The AAUP has posted a recommended policy in which the “department head” or “the instructor’s immediate administrative superior” can change a student’s grade. But that’s only after the professor is given a say before a committee composed of faculty members in the instructor’s department or closely allied fields, and the committee still recommends changing the grade.

Leila Hudson, the elected chair of the faculty for the University of Arizona, called the bill “extremely heavy handed.” But Hudson—who’s in a public spat with the Board of Regents, including being threatened with a lawsuit by the then-chair after accusing him of a conflict of interest—had some criticism for the Board of Regents and the universities themselves. The University of Arizona discovered it had a financial crisis in November and faces a projected $177 million shortfall.

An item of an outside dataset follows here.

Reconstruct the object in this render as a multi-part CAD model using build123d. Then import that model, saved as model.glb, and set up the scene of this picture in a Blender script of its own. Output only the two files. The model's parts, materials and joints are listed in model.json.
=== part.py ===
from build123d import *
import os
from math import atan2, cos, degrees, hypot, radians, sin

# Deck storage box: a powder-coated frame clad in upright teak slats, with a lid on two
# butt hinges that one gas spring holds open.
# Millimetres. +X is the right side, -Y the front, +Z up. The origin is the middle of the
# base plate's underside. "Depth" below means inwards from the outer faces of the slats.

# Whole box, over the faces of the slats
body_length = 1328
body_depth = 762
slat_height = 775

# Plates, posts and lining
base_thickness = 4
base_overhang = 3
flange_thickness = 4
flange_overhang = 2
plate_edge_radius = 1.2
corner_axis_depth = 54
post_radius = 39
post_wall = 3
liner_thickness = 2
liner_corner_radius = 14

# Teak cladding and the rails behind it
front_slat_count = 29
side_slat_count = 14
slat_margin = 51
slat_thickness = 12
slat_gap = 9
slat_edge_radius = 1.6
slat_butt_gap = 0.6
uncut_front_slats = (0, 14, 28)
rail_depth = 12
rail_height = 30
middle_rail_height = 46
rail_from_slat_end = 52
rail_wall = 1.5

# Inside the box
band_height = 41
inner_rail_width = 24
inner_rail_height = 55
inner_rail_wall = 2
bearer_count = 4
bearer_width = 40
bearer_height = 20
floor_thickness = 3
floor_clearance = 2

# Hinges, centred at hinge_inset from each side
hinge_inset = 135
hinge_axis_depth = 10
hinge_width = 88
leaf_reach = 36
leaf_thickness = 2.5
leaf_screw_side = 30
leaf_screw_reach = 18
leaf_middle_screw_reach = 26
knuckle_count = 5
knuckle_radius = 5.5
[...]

The bill is “a highly politicize-able solution to a nonproblem and most professors obviously wouldn’t dignify this with a response,” she said. “But, but, let me say, more importantly, it’s a sign that people understand that there are management issues in our public universities—another sign of the critical crisis of management and maladministration in our universities.”

Hudson said her preferred solution is recognizing “the importance of the faculty and the other stakeholders in the regulation of the university.” She mentioned students, staff and community members as being among those other stakeholders, but said faculty members “are by far the most important check and balance on academic programs and performance. We value the input of those other stakeholders, but the robust traditions of faculty and academic freedom are the best guarantors to prevent political abuse.”

“Anything that concentrates power in the unaccountable hands of the Board of Regents and their delegates is a step in the wrong direction,” she said.